While days spent cutting out shapes and playing dress up may still be a part of Kindergarten in America, many five and six year olds are required to put away toys in favor of learning more sooner. Much of what Kindergarteners learn today was once saved for first grade.

"The students are learning concepts such as nouns and syllables and learning to count to 100 — topics that used to be covered later," according to a recent Sarasota Herald Tribune article.

The changes to classrooms are seen as ways to prepare students for what the Common Core standards demand of them.

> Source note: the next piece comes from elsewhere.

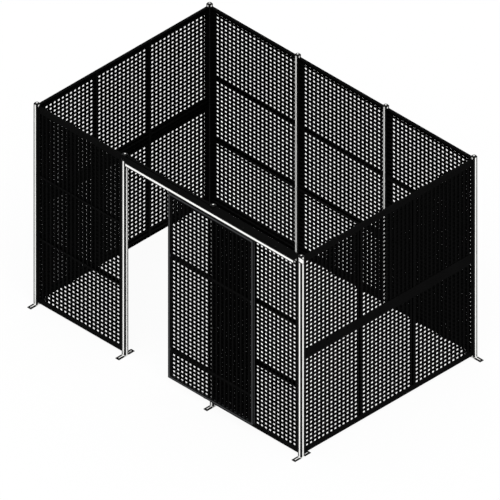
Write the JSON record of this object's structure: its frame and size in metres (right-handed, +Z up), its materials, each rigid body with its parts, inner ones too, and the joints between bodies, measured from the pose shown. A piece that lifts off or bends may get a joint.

The trend of pushing Kindergarteners to learn more advanced concepts is not found only in Florida but across many states. A decade ago or more, learning to read (beyond sounding out letters) was not a part of Kindergarten classes. Today, teachers continually assess their young students' reading levels. 

Some kindergarten classrooms have fewer and fewer toys and many first grade classrooms don't have any. Imaginative play is an important part of learning and children learn through trial and error and by playing with one another. Concepts that they'll later define as being basic physics knowledge or estimation or finding synonyms for items can be deeply explored through play.

While teachers and parents have been delighted in many cases that young children soak up new concepts and display competence in areas once thought beyond their grasp, there are opponents to this push for greater academic learning. Geralyn Bywater McLaughlin, a Boston preschool teacher and director of Defending the Early Years, reminds parents that there is a cost to the directed focus on moving up in reading levels and mastering early math facts and word problems.

“What they’re losing is the joy of learning and the feeling of confidence, the feeling I can do this, there is a place for me. When they’re being assessed in the first week of kindergarten and realizing they can’t do it, they get the message: I’m a failure,” Bywater McLaughlin told the Herald Tribune.